**RECORD LIST**
* * * * *

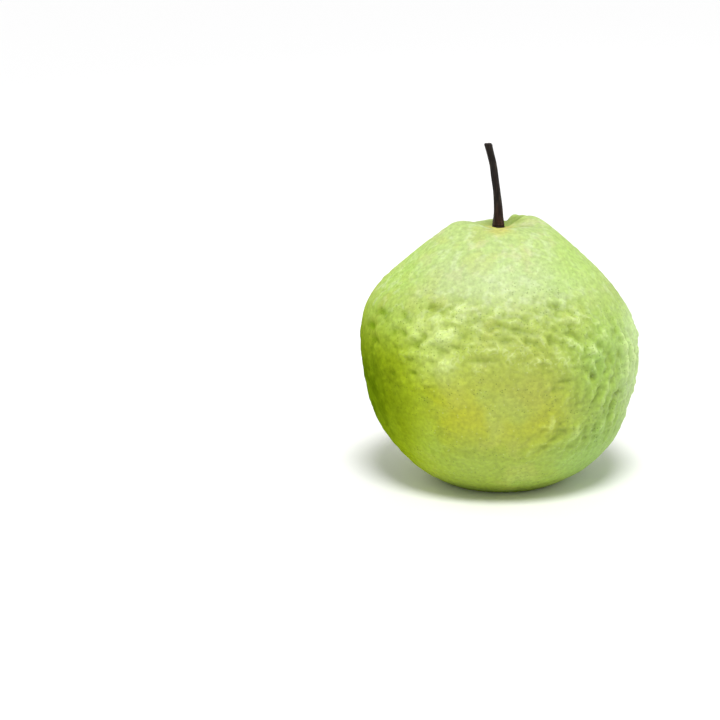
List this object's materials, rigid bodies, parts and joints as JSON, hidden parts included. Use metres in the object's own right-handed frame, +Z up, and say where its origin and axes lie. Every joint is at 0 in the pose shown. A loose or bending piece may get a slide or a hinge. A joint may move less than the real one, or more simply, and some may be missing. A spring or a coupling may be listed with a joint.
{
  "type": "guava",
  "caption": "Whole pale green guava with a lumpy skin, standing on its blossom end, with a short curved brown stem on top and a dried calyx beneath.",
  "frame": {"origin": "middle of the fruit's outline seen from above, on the surface that it stands on", "axes": "+Z up from the blossom end to the stem, front of the fruit towards -Y, fuller shoulder towards -X"},
  "size_m": [0.0942, 0.0926, 0.1146],
  "materials": {
    "guava_skin": "waxy pale green skin, satin sheen",
    "stem_bark": "dry dark brown bark, matte",
    "calyx_dried": "dried, wrinkled, matte"
  },
  "bodies": {
    "root": {"fruit": "guava_skin", "stem": "stem_bark", "calyx": "calyx_dried"}
  },
  "joints": []
}
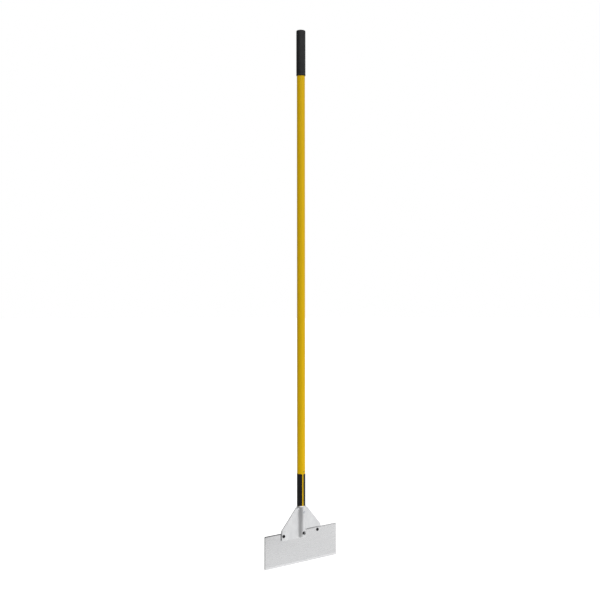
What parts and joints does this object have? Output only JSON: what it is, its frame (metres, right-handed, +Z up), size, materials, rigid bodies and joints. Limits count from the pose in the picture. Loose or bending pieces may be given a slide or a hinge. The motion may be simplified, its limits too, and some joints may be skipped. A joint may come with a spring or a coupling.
{
  "type": "floor scraper",
  "caption": "Long-handled floor scraper: a wide flat blade clamped in a split cast head on a straight yellow handle with a black end grip.",
  "frame": {"origin": "middle of the blade's cutting edge, on its flat ground land", "axes": "+Z up the handle, +X along the blade towards the wing that lies behind it, -Y towards the blade's front face"},
  "size_m": [0.3048, 0.0339, 1.664],
  "materials": {
    "blade_steel": "satin rolled steel, ground at the cutting edge",
    "cast_aluminium": "fine as-cast satin",
    "yellow_fibreglass": "semi-gloss pultruded fibreglass",
    "core_wood": "bare turned hardwood",
    "pin_steel": "dull dark steel",
    "black_label": "plain satin vinyl film",
    "black_vinyl": "soft satin vinyl",
    "black_oxide": "black oxide steel",
    "zinc_plate": "bright zinc plating"
  },
  "bodies": {
    "root": {"blade": "blade_steel", "front_head_half": "cast_aluminium", "rear_head_half": "cast_aluminium", "handle_tube": "yellow_fibreglass", "handle_core": "core_wood", "core_pin": "pin_steel", "label_band": "black_label", "end_grip": "black_vinyl", "left_wing_screw": "black_oxide", "left_wing_flat_washer": "zinc_plate", "left_wing_lock_washer": "zinc_plate", "left_wing_nut": "zinc_plate", "right_wing_screw": "black_oxide", "right_wing_flat_washer": "zinc_plate", "right_wing_lock_washer": "zinc_plate", "right_wing_nut": "zinc_plate", "centre_screw": "black_oxide", "centre_flat_washer": "zinc_plate", "centre_lock_washer": "zinc_plate", "centre_nut": "zinc_plate", "handle_rivet": "zinc_plate"}
  },
  "joints": []
}
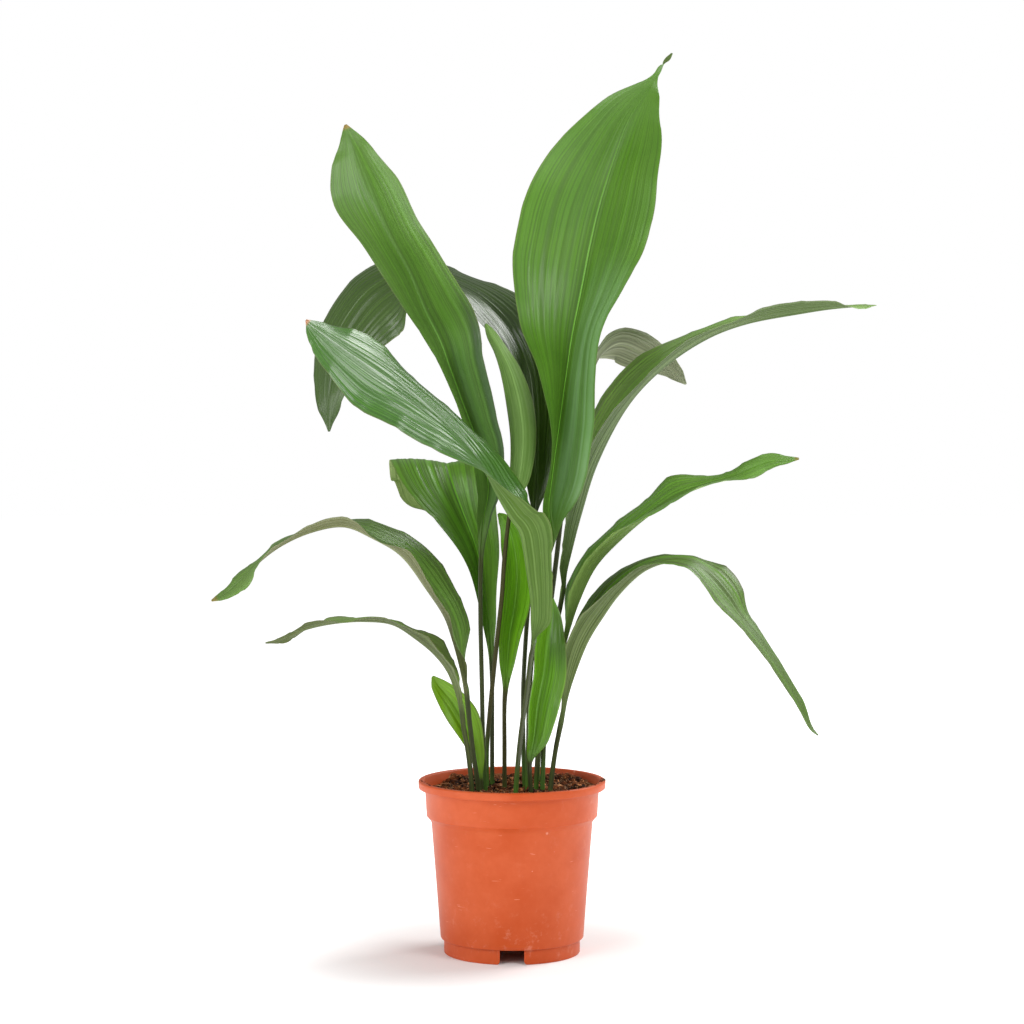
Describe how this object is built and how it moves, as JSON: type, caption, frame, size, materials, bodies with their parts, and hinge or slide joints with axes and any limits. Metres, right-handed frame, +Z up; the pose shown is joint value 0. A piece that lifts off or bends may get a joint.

* * * * *

**DIRECTION**
Output the records exactly, including every line.

**RESPONSE TO THIS TASK**
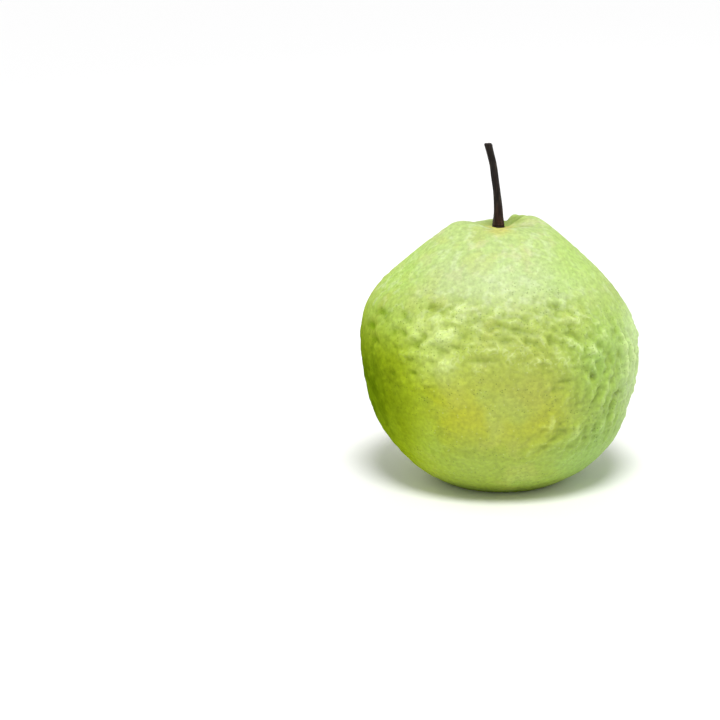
List this object's materials, rigid bodies, parts and joints as JSON, hidden parts included. Use metres in the object's own right-handed frame, +Z up, and say where its origin and axes lie. Every joint is at 0 in the pose shown. A loose or bending piece may get a slide or a hinge. A joint may move less than the real one, or more simply, and some may be missing. A spring or a coupling may be listed with a joint.
{
  "type": "guava",
  "caption": "Whole pale green guava with a lumpy skin, standing on its blossom end, with a short curved brown stem on top and a dried calyx beneath.",
  "frame": {"origin": "middle of the fruit's outline seen from above, on the surface that it stands on", "axes": "+Z up from the blossom end to the stem, front of the fruit towards -Y, fuller shoulder towards -X"},
  "size_m": [0.0942, 0.0926, 0.1146],
  "materials": {
    "guava_skin": "waxy pale green skin, satin sheen",
    "stem_bark": "dry dark brown bark, matte",
    "calyx_dried": "dried, wrinkled, matte"
  },
  "bodies": {
    "root": {"fruit": "guava_skin", "stem": "stem_bark", "calyx": "calyx_dried"}
  },
  "joints": []
}
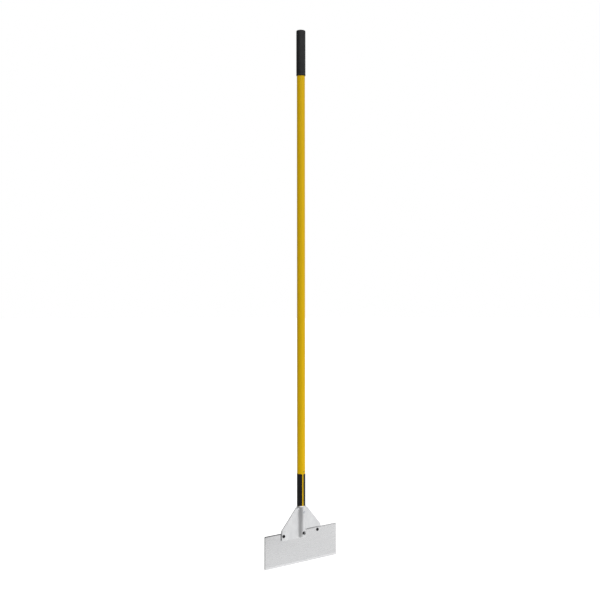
What parts and joints does this object have? Output only JSON: what it is, its frame (metres, right-handed, +Z up), size, materials, rigid bodies and joints. Limits count from the pose in the picture. Loose or bending pieces may be given a slide or a hinge. The motion may be simplified, its limits too, and some joints may be skipped. A joint may come with a spring or a coupling.
{
  "type": "floor scraper",
  "caption": "Long-handled floor scraper: a wide flat blade clamped in a split cast head on a straight yellow handle with a black end grip.",
  "frame": {"origin": "middle of the blade's cutting edge, on its flat ground land", "axes": "+Z up the handle, +X along the blade towards the wing that lies behind it, -Y towards the blade's front face"},
  "size_m": [0.3048, 0.0339, 1.664],
  "materials": {
    "blade_steel": "satin rolled steel, ground at the cutting edge",
    "cast_aluminium": "fine as-cast satin",
    "yellow_fibreglass": "semi-gloss pultruded fibreglass",
    "core_wood": "bare turned hardwood",
    "pin_steel": "dull dark steel",
    "black_label": "plain satin vinyl film",
    "black_vinyl": "soft satin vinyl",
    "black_oxide": "black oxide steel",
    "zinc_plate": "bright zinc plating"
  },
  "bodies": {
    "root": {"blade": "blade_steel", "front_head_half": "cast_aluminium", "rear_head_half": "cast_aluminium", "handle_tube": "yellow_fibreglass", "handle_core": "core_wood", "core_pin": "pin_steel", "label_band": "black_label", "end_grip": "black_vinyl", "left_wing_screw": "black_oxide", "left_wing_flat_washer": "zinc_plate", "left_wing_lock_washer": "zinc_plate", "left_wing_nut": "zinc_plate", "right_wing_screw": "black_oxide", "right_wing_flat_washer": "zinc_plate", "right_wing_lock_washer": "zinc_plate", "right_wing_nut": "zinc_plate", "centre_screw": "black_oxide", "centre_flat_washer": "zinc_plate", "centre_lock_washer": "zinc_plate", "centre_nut": "zinc_plate", "handle_rivet": "zinc_plate"}
  },
  "joints": []
}
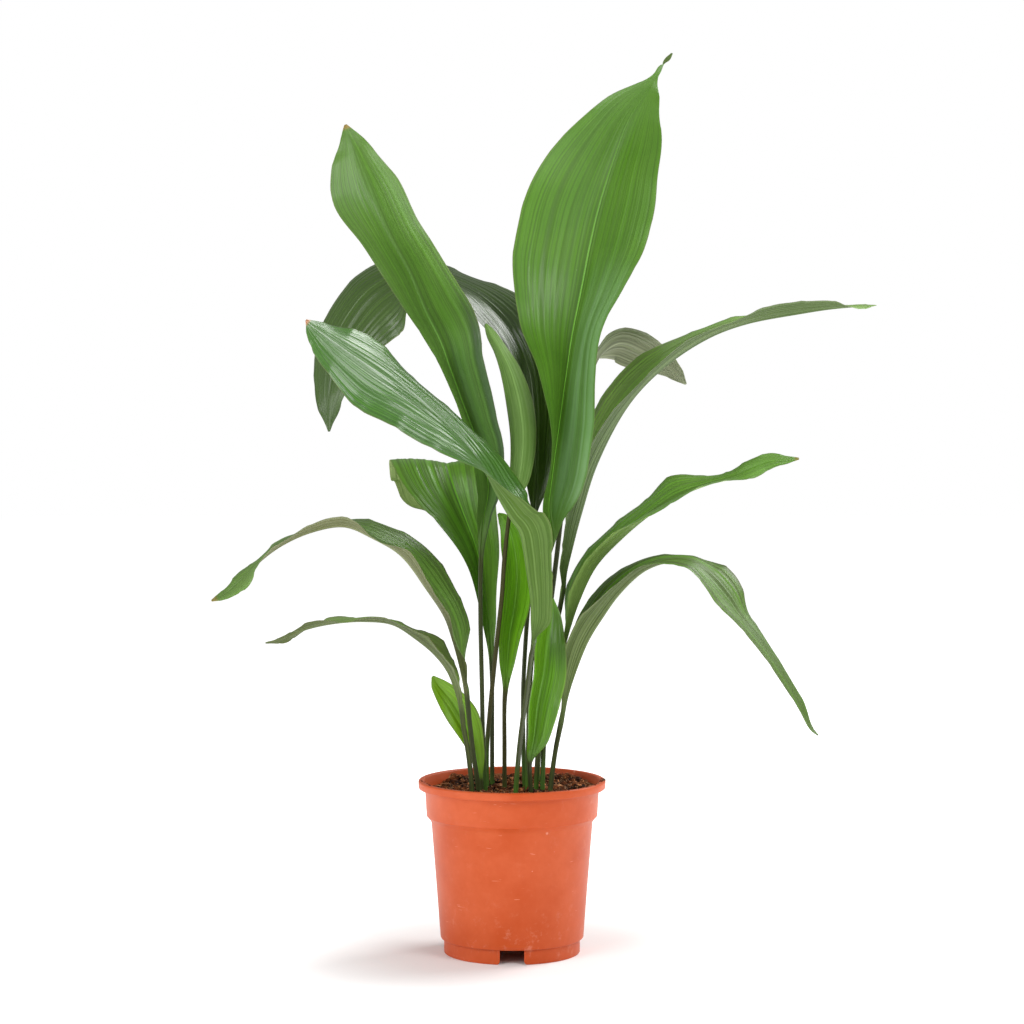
Describe how this object is built and how it moves, as JSON: type, caption, frame, size, materials, bodies with their parts, and hinge or slide joints with axes and any limits. Metres, right-handed frame, +Z up; the pose shown is joint value 0. A piece that lifts off or bends may get a joint.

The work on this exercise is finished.